As we climbed the steps to the main temple complex, a well dressed man greeted us and told us there was a very special ceremony at the temple that day. We knew from the stories we'd read that such statements are invariably followed up by a request for a hefty donation. With this in mind we quickly thanked him for the information and kept walking before he had a chance to say anything else.

We passed a ticket checkpoint and entered the main part of the temple. After this we were approached by only a handful of people, some children, selling postcards and other trinkets. Polite refusal was enough to discourage them.

Ornate gates and view at Pura Besakih temple in Bali, Indonesia

The Total Cost of Our Visit to Besakih Temple

Parking: 5,000 rupiah

Sarong: 50,000 rupiah

Entry: 60,000 rupiah

Total Cost: 115,000 rupiah (approx. £6.50)

Pura Besakih Travel Tips

Under new regulations brought in around April 2017, a free rental sarong and the services of a guide should be included in the cost of your ticket.
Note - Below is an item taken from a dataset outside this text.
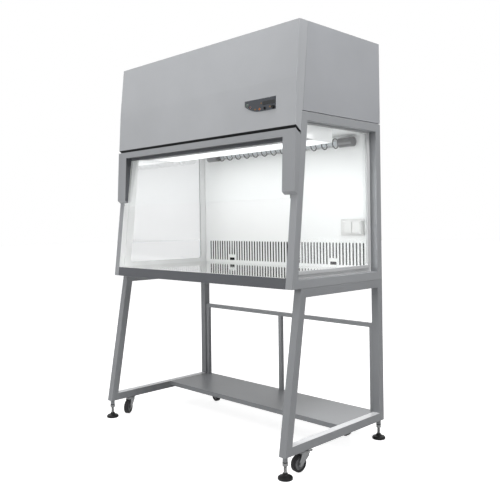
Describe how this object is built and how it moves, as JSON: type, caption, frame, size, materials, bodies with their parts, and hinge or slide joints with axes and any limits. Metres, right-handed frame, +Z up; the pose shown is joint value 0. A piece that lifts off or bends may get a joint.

The guides expect generous tips so bear this in mind if accepting their assistance.

Whilst a free rental sarong should be included, we didn't see any evidence of this. Bring your own sarong if you have one.

The people trying to extort donations or sell things tended to stick to a specific patch. Just walking away was very effective.

Worshippers walking a narrow path between temples at Pura Besakih temple in Bali, Indonesia

How to Get to Pura Besakih

Public transport to Pura Besakih is limited. There are 3 other options:

1. Drive yourself.

2. Take a taxi. Your taxi driver will wait in the car park while you're inside the temple.

3. Join a tour. This will usually include stops at other temples, rice terraces or craft shops.